Коронация Елизаветы Петровны состоялась 25 апреля 1742 года. К тому времени сверх уже упоминавшихся 30 тысяч на иллюминацию, фейерверки, фонтаны, коронационные наградные медали и прочее было потрачено еще 40 тысяч рублей. Коронация императрицы была обставлена с размахом, достойным такого мероприятия. Сама Елизавета была одета в великолепное платье. Перед ее троном были разложены хранившиеся в Оружейной палате и привезенные из Петербурга символы государственной власти: корона, скипетр, держава, мантия, государственная печать, меч и знамя. Для Елизаветы не успели сделать новую корону, поэтому использовали старую, которой венчалась на царство Анна Иоанновна. Изменив прежний порядок коронации, Елизавета Петровна сама водрузила корону себе на голову (раньше это делал специально назначенный архиерей).

В течение восьми дней после коронации улицы Москвы освещала праздничная иллюминация. В честь Елизаветы была поставлена опера «Милосердие Титово», в которой взошедший на престол римский император Тит прощал всех своих прежних врагов. И в России после коронации Елизаветы Петровны была объявлена амнистия всем попавшим в опалу в предыдущее царствование, а о том, что казней противников новой императрицы не было, мы уже писали ранее.

С царствованием Елизаветы многие современники связывали надежды на продолжение реформ, начатых Петром I, и рост мощи и престижа Российской державы. Видный поэт того времени А. П. Сумароков, обращаясь к Елизавете Петровне, писал:

Во дщери Петр опять на трон взошел,
В Елизавете все дела свои нашел…
О матерь своего народа!
Тебя произвела природа
Дела Петровы окончать!

После коронации до конца года императрица и двор оставались в Москве. Именно здесь 7 ноября был подписан Манифест о назначении наследником престола герцога Голштинского, который к тому времени уже успел креститься в православную веру под именем Петра Федоровича.
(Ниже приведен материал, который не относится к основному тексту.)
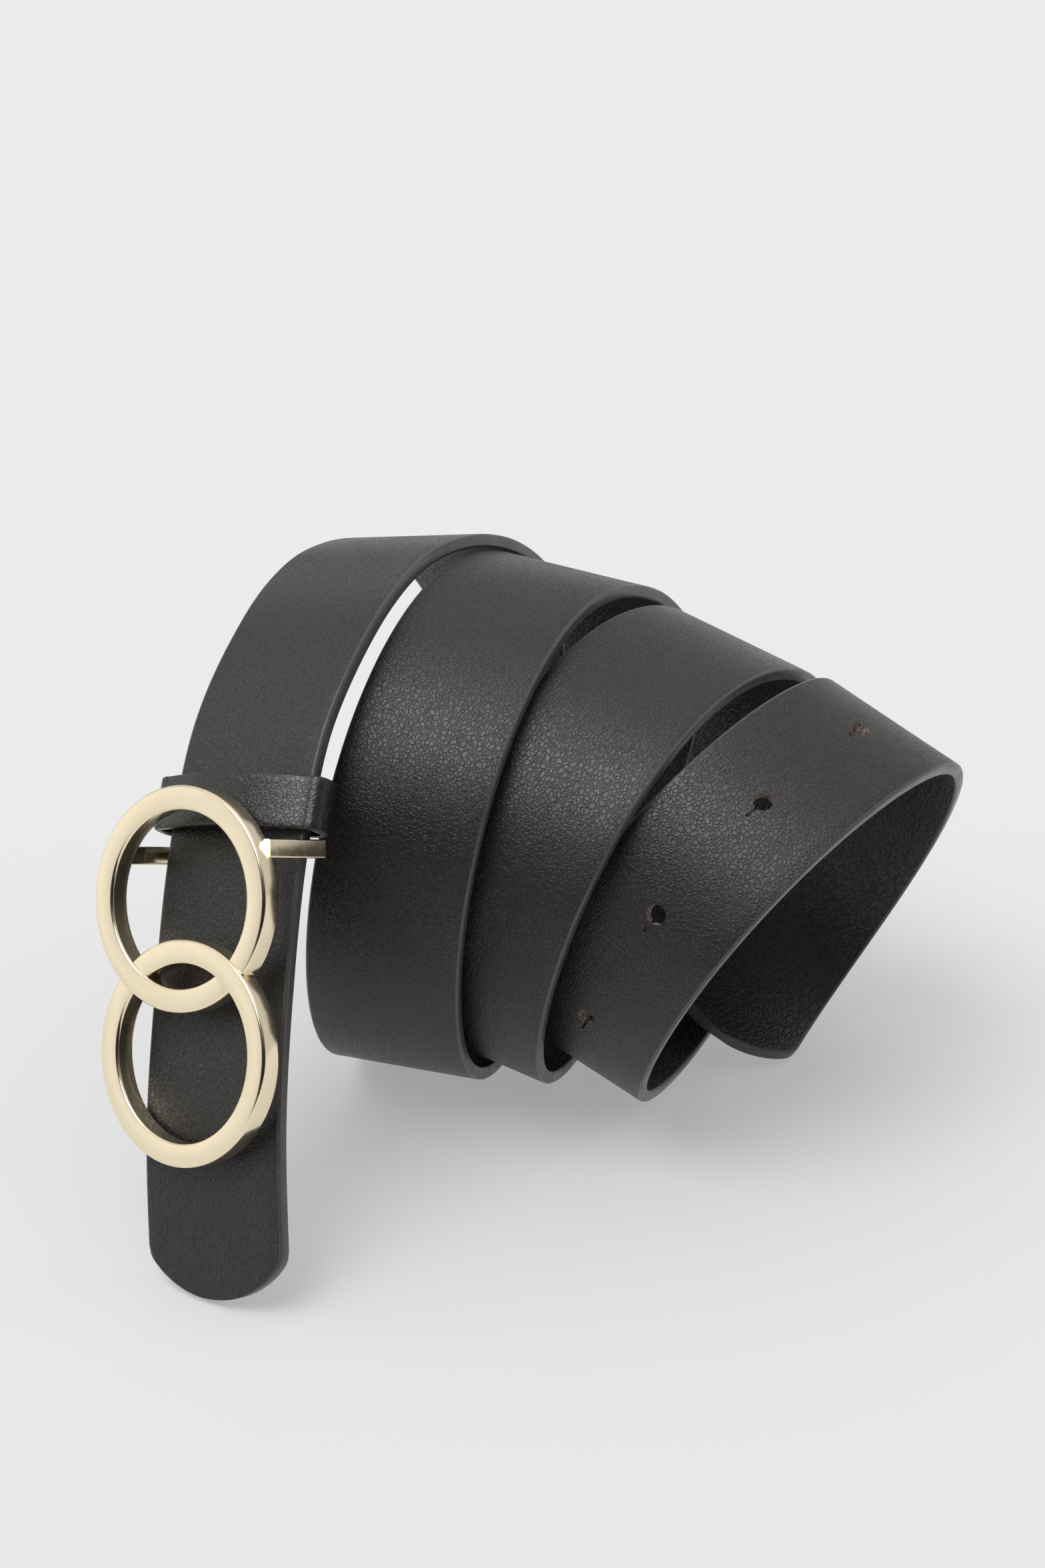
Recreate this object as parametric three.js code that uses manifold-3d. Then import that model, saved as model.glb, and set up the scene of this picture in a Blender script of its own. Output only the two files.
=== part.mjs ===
// Double ring belt, standing as a loose roll whose inner turns are pulled out to one side.
// Millimetres, degrees where a name says so, +Z up, +X to the right, +Y away from the viewer.
// One leather strap, one leather keeper, and one metal buckle of two linked rings.

import * as THREE from 'three';
import { mergeVertices } from 'three/addons/utils/BufferGeometryUtils.js';
import Module from 'manifold-3d';

// Strap
const STRAP_WIDTH = 30;
const STRAP_THICKNESS = 2.6;
const STRAP_BEVEL = 0.4;
const TIP_LENGTH = 7.8;
const TIP_FLAT = 3;
const TIP_STEPS = 7;
const STATION_STEP = 6;

// Roll: the centre line of the outermost turn
const TURN_RADIUS = 51;
const REST_LEAN_DEG = 2;

// Holes near the far end, each with a slit towards the buckle end
const HOLE_COUNT = 5;
const HOLE_DIAMETER = 3.8;
const HOLE_SPACING = 28.2;
const HOLE_TO_TIP = 117;
const SLIT_LENGTH = 3;
const SLIT_WIDTH = 0.7;
const SLIT_OVERLAP = 0.5;
const ROUND_SEGMENTS = 20;

// Buckle: two linked rings, a loop behind the upper one that the strap runs through, and a stud
// behind the lower one that holds the strap by a hole
const RING_DIAMETER = 41;
const RING_FACE = 4.4;
const RING_DEPTH = 4.2;
const RING_BEVEL = 0.6;
const RING_PITCH = 27.7;
const RING_TWIST_DEG = 1.2;
const RING_SEGMENTS = 56;
const PLATE_GAP = 2;
const PLATE_TILT_DEG = 6;
const PLATE_TURN_DEG = 2.5;
const PLATE_ROLL_DEG = 6;
const PLATE_OFFSET = 1;
const LOOP_ABOVE_CENTRE = 8.4;
const LOOP_SIDE_GAP = 1.4;
const LOOP_OFFSET = 1.75;
const LOOP_BACK_GAP = 2;
const LEG_WIDTH = 1.6;
const LEG_HEIGHT = 3.4;
const LEG_ROOT = 1;
const BAR_DEPTH = 1.4;
const STUD_TO_TIP = 26.4;
const STUD_NECK = 2.6;
const STUD_HEAD = 6;
const STUD_HEAD_DEPTH = 1.5;
const STUD_BACK_GAP = 0.7;

// Keeper: a closed leather loop with a bowed front
const KEEPER_WIDTH = 10;
const KEEPER_THICKNESS = 1.6;
const KEEPER_SIDE_GAP = 2;
const KEEPER_FRONT_GAP = 0.5;
const KEEPER_BACK_GAP = 0.5;
const KEEPER_BOW = 2.8;
const KEEPER_CORNER = 2;
const KEEPER_ABOVE_LOOP = 8.9;

// The strap falls from the roll to the ground in front of it. Lengths are shares of TURN_RADIUS:
// across is +X, away is +Y, height is +Z. Yaw turns the strap's right edge towards the viewer and
// lean lowers it, in degrees.
const FALL = [
  { across: -1.07, away: -1.57, height: 0.022, yaw: 27, lean: -19 },
  { across: -1.085, away: -1.30, height: 0.55, yaw: 27, lean: -18 },
  { across: -1.063, away: -1.03, height: 0.955, yaw: 28, lean: -17 },
  { across: -1.016, away: -0.735, height: 1.37, yaw: 28, lean: -16 },
  { across: -0.938, away: -0.42, height: 1.70, yaw: 27, lean: -15 },
  { across: -0.79, away: -0.06, height: 1.925, yaw: 24, lean: -14 },
];

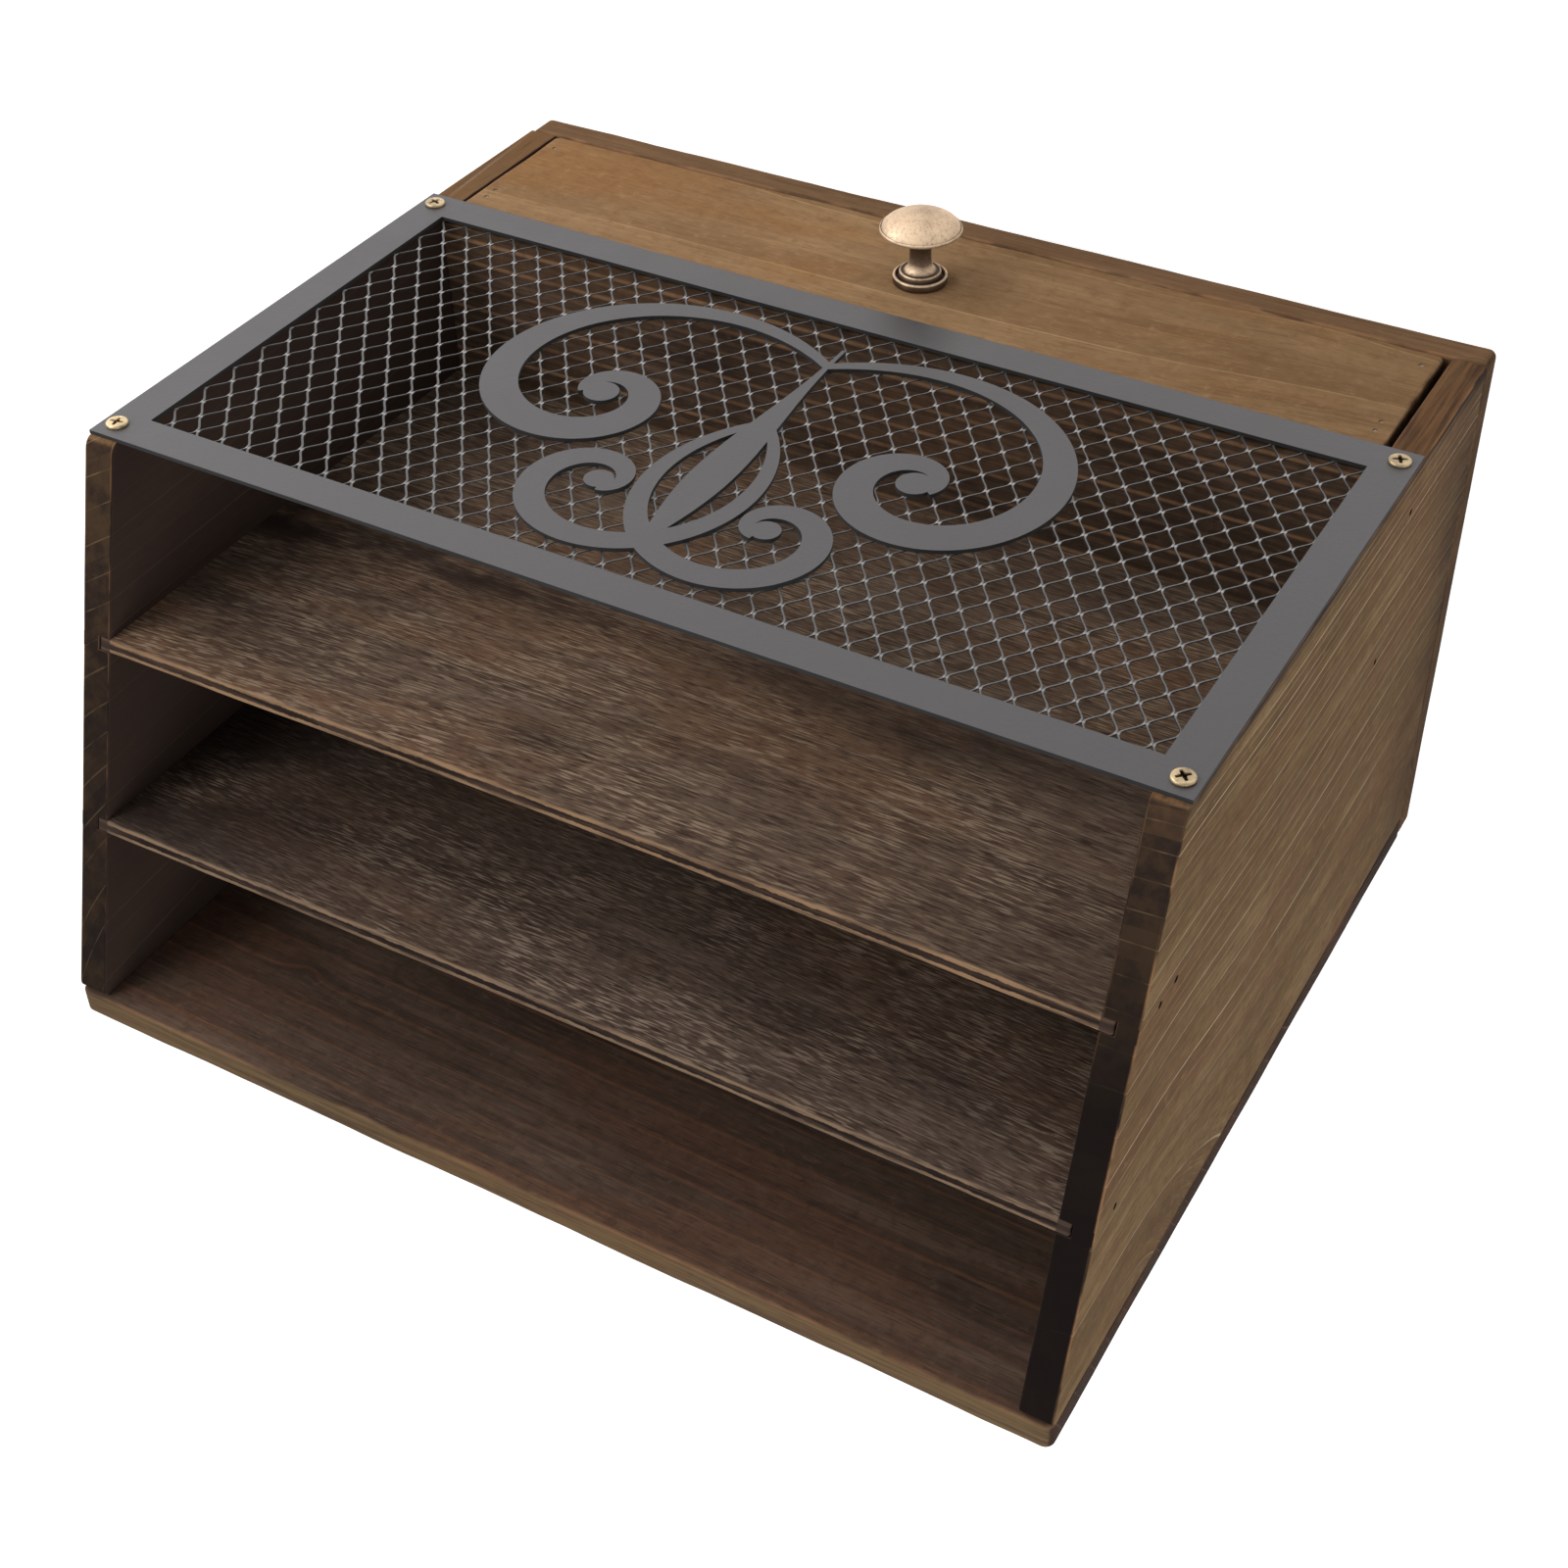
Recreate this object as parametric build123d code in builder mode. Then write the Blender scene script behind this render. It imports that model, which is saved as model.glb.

Он получил титул «великого князя, его императорского высочества». На церковных службах его следовало поминать сразу после императрицы как «наследника ее, внука Петра Первого, благоверного государя великого князя Петра Федоровича».

На время пребывания императрицы и двора в Москве здесь были усилены меры безопасности. Как оказалось, не напрасно. У императрицы были враги, в том числе даже в ее собственном дворце. В июле по Москве пронесся слух, что против Елизаветы был составлен опасный заговор. Этот слух подтвердился, когда 15 июля на освящении церкви Московской духовной академии ее ректор Кирилл Флоринский прочел проповедь в защиту императрицы и ее дома и в осуждение ее врагов. Оказалось, что заговор составили люди, многим обязанные Елизавете. Ее камер-лакей Александр Турчанинов, прапорщик Преображенского полка Петр Ивашкин и сержант Измайловского полка Иван Сновидов собирались захватить и умертвить императрицу и герцога Голштинского и снова возвести на престол свергнутого Ивана Антоновича. Поводом к перевороту, как утверждали сами схваченные заговорщики, было то, что Елизавета и ее сестра Анна – незаконнорожденные дочери Петра I, а потому ни они сами, ни их дети не имеют прав на престол. За свое умышление на такое восстановление законности все трое были сурово наказаны. Их высекли кнутом и сослали в Сибирь, при этом у Турчанинова как у организатора заговора вырвали язык и ноздри, а у его сообщников – только ноздри.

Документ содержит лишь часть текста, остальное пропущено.